Die Kasuistik zur disziplinarrechtlichen Maßnahme der Entfernung aus dem Dienst ist kaum überschaubar. Im Bereich der sog. Zugriffsdelikte spielt es in der Regel eine entscheidende Rolle, ob sich der Beamte auf sog. anerkannte Milderungsgründe berufen kann. Beispielhaft seien hier Konfliktsituationen beim Handeln in einer wirtschaftlichen Notlage, psychische Ausnahmesituationen oder Situationen besonderer Versuchung genannt. Gleichwohl gilt es selbst bei Vorliegen solcher Aspekte zu prüfen, ob die Persönlichkeitsstruktur des Beamten Besserung erwarten läßt, ein Vergehen freiwillig offenbart und den Schaden umgehend beseitigt wird. Das BVerwG hat sich in seinem Beschluß vom 3. Juli 2007 – BVerwG 2 B 8.07 – mit dem Fall eines Gerichtsvollziehers, der in Geldnöte geraten war, befaßt.
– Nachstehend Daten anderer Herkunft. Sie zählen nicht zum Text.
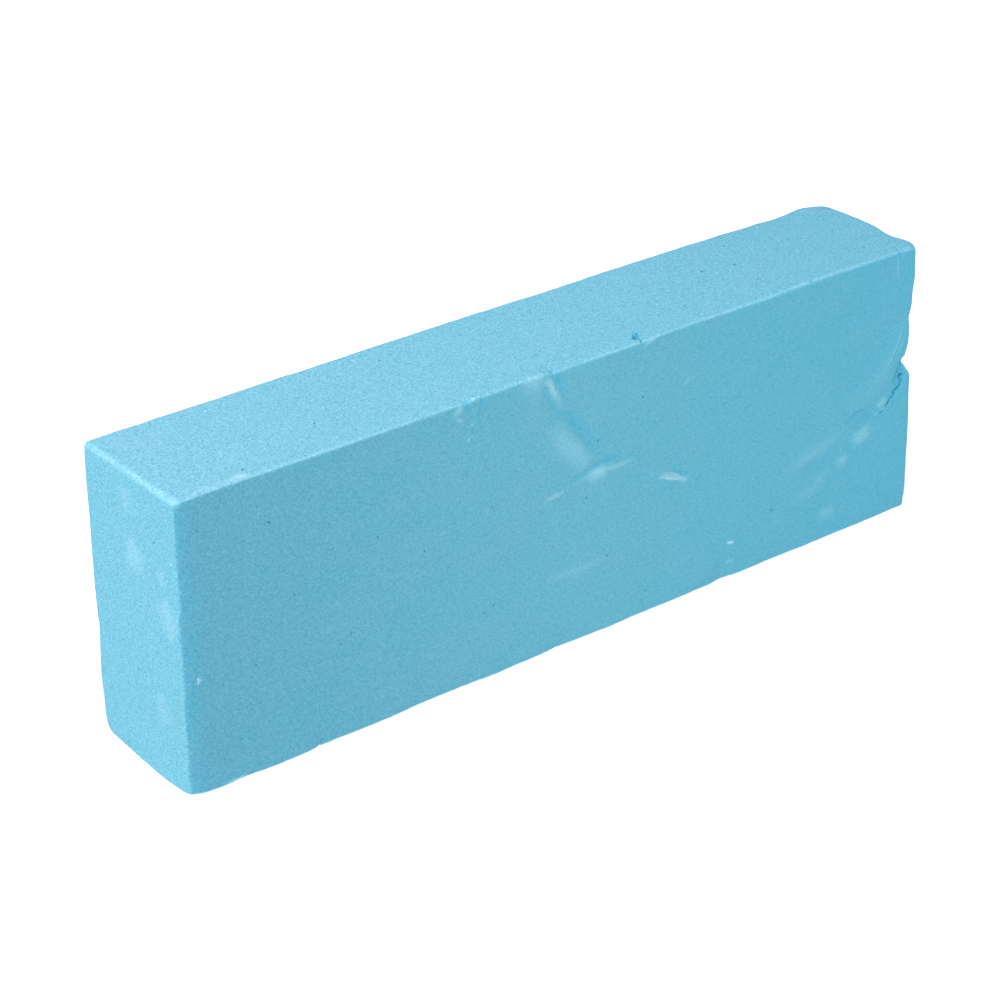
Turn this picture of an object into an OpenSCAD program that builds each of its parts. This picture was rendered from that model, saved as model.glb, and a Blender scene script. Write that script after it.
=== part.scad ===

Er war nach Disziplinarklage zur Entfernung aus dem Dienst verurteilt worden. Nachdem das Urteil in der Berufung bestätigt wurde, blieb auch die Beschwerde gegen die Nichtzulassung der Revision erfolglos. Dem Beamten wurde zur Last gelegt, in einem Jahr drei dienstlich vereinnahmte Geldbeträge in einer Gesamthöhe von ca. 21.000,00 DM privat zweckentfremdet zu haben. Allerdings hatte der Beamte ungefähr 2/3 des Fehlbetrages bis zur Aufdeckung des Geschehens bereits zurückgeführt.

Der Dienstherr ging im Rahmen der nach § 13 Abs. 1 und 2 LDG BB vorgesehenen Gesamtwürdigung gleichwohl davon aus, daß kein sog. anerkannter Milderungsgrund vorlag. Insbesondere könne der Beamte sich nicht darauf berufen, daß die Veruntreuungen im Zusammenhang mit einer dienstlichen Überbeanspruchung stünden, da er seine Dienstgeschäfte im Tatzeitraum zeitnah erledigt hatte.

Im Rahmen der Berufung stellte das OVG fest, daß der Beamte das Geld veruntreut habe, um eine finanziell schwierige Situation im Zusammenhang mit seinem Hausbau zu überbrücken, in die er nicht unverschuldet geraten sei. Anzeichen einer erheblich verminderten Schuldfähigkeit wegen der psychischen Konstitution des Beklagten im Tatzeitraum vermochte des OVG nicht auszumachen.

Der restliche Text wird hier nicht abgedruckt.